Others say the answer could be quite different, but almost as exciting. They believe it to be a piece of space history left over by the Apollo lunar pioneers, and that the Earth has now reclaimed it, saving it from the fiery embrace of the sun.
Bill Yeung, a keen astronomer who has a backyard observatory in Arizona, sparked the debate when he found the small object on September 3 and noted that it was on none of the lists of wanderers known to rove the solar system.
He reported his find to the Minor Planet Center, the clearing house for information about asteroids and comets.
It was categorized as a Near-Earth Object — a piece of space debris that flies past our planet as it pursues a lonely, elliptical path around our star — and designated J002E3.
But JOO2E3, located about 700,000 kilometers (450,000 miles) away, or twice the distance between the Earth and moon, turned out to be a puzzler.
Finer calculations determined it was not in orbit around the sun, but around the Earth, orbiting every 50 days. That meant one of two things. J002E3 was either a piece of space junk, part of a whirling mass of debris left from more than four decades of space flight, or a passing asteroid that had been snared by the Earth's gravity.
Early calculations by an Australian astronomer, Tony Beresford, and Czech astronomer Peter Kusnirak suggest that J002E3 may not be man-made. Its location does not match that of any known space junk and has never been spotted before, despite relentless scouring of the heavens by automatic scanners.
Nor does it show any of the variations in brightness that are typically given out by a spinning metallic object in space.

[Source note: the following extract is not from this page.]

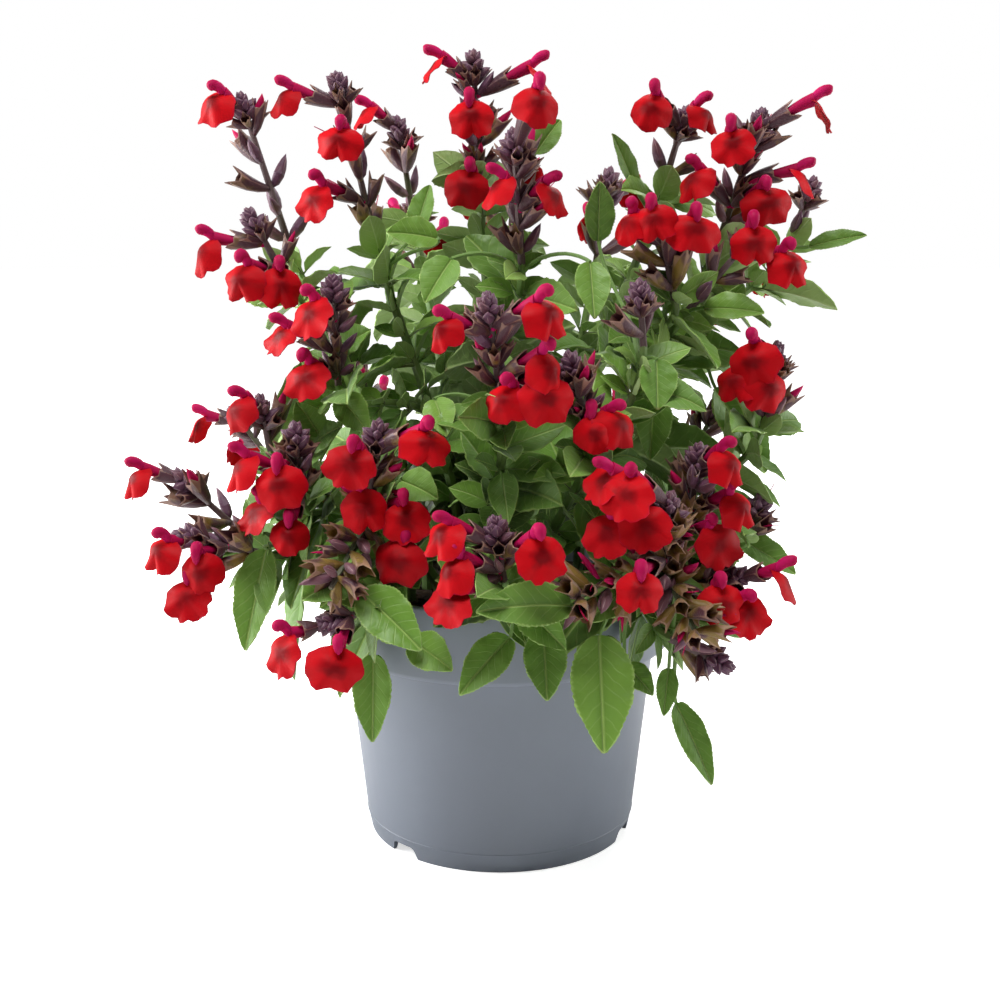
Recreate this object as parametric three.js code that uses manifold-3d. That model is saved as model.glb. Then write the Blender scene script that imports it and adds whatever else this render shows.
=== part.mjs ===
// Potted autumn sage: a plastic grower's pot, the potting soil in it, and the leafy stems that stand in the
// soil and carry the flower sprays. Millimetres, +Z up, origin on the floor under the pot's axis.
import * as THREE from 'three';
import { mergeVertices } from 'three/addons/utils/BufferGeometryUtils.js';
import Module from 'manifold-3d';

const wasm = await Module();
wasm.setup();

// Driving dimensions of the pot, a 12 cm grower's pot
const POT_HEIGHT = 94;
const RIM_RADIUS = 60.2;
const BAND_BOTTOM = 69.5;
const SHOULDER_RADIUS = 54.5;
const BASE_RADIUS = 46.6;
const SKIRT_HEIGHT = 6.4;
const FLOOR_TOP = 7.2;
const WALL = 1.5;
const POT_SIDES = 30;
const NOTCH_ANGLES = [-134.5, -22.5, 96];
const NOTCH_WIDTH = 15.5;
const NOTCH_HEIGHT = 4.2;
const NOTCH_TAPER = 3;
const NOTCH_DEPTH = 12;
const DRAIN_RADIUS = 3.5;
const DRAIN_CIRCLE = 30;

// Driving dimensions of the soil and of the stems that stand in it
const SOIL_LEVEL = 85;
const SOIL_CROWN = 2;
const GAP = 0.3;
const HOLE_DEPTH = 22;
const STEM_RADIUS = 1.8;
const TWIG_RADIUS = 1.2;
const STALK_RADIUS = 1.1;

// Driving dimensions of leaves, flowers and buds
const LEAF_SPACING = 30;
const FIRST_LEAF = 16;
const FIRST_BRANCH_LEAF = 11;
const LEAF_LENGTH = 39;
const LEAF_SLIMNESS = 0.5;
const PETIOLE_RADIUS = 0.8;
const ROOT_DEPTH = 0.8;
const LIGHT_SLOPE = 0.7;
const FRONT_SPREAD = 0.3;
const FRONT_LEAN = 40;
const MIDDLE_REACH = 33;
const LIP_HALF_WIDTH = 9.2;
const LIP_HALF_HEIGHT = 7.6;
const MOUTH_ABOVE = 6;
const MOUTH_BEHIND = 3.5;
const TUBE_RADIUS = 2.6;
const CALYX_RADIUS = 2.9;
const CALYX_LENGTH = 9;
const BUD_LENGTH = 6.5;
const FLOWER_RISE = 9;
const ROOT_SHARE = 0.8;
const FIRST_PAIR = 4;
const PAIR_SPACING = 12;
const HEAD_LENGTH = 11;

// The holes that the stems stand in, one for each leafy stem
const HOLES = [
  [-26, 4], [-13, -3], [-14, 17], [-31, -11], [-40, -1], [-20, -27], [0, 6], [-4, -17], [2, -32], [13, -20],
  [18, 8], [27, -4], [38, -11], [25, -28], [35, -24], [-27, 25], [-3, 30], [20, 25], [36, 12],
];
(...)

However, experts at NASA's Jet Propulsion Laboratory (JPL) believe it could be the third-stage booster of the mighty Saturn V rocket that propelled the Apollo 12 astronauts to the moon in November 1969. Measuring 58 feet (17.8 meters) long with a diameter of 22 feet (6.7 meters), the booster provided an all-important burn that set the three-man crew on their final lunar trajectory.
In a statement posted on the JPL's website Wednesday, Paul Chodas of the Near-Earth Object Program Office suggests the spent rocket body, if indeed this is what it is, was left in "a very distant" Earth orbit after it passed by the moon on November 18 1969.
JOO2E3 gradually fell into a heliocentric orbit, meaning an orbit around the sun, until in April this year it passed through the so-called L1 Lagrange Point, a location where the gravity of the Earth and sun approximately cancel each other out, said Chodas.
Plucked by the Earth's lingering gravitational tendrils, it was then gradually hauled back our way.
"JOO2E3 is the first known case of an object being captured by the Earth, although Jupiter has been known to capture comets via the same mechanism," Chodas wrote.
He calculated that the object has a one-in-five chance of smashing into the moon in 2003, as well as an approximately 3 percent chance of hitting the Earth, albeit without posing any significant threat to human life, within the next 10 years.
If J002E3 turns out to be a rock, it will be Earth's third companion. In addition to the moon, the Earth is orbited by a tiny asteroid called Cruithne, which was spotted by European astronomers in 1986 and named after Celtic tribes who came to Britain between about 880 and 500 B.C.
Cruithne, pronounced "Croo-een-ya," follows a strange horseshoe-shaped path around the solar system, pulled alternately by the sun and Earth. At its closest approach it only gets to within about 9 million miles (15 million kilometers) of our planet.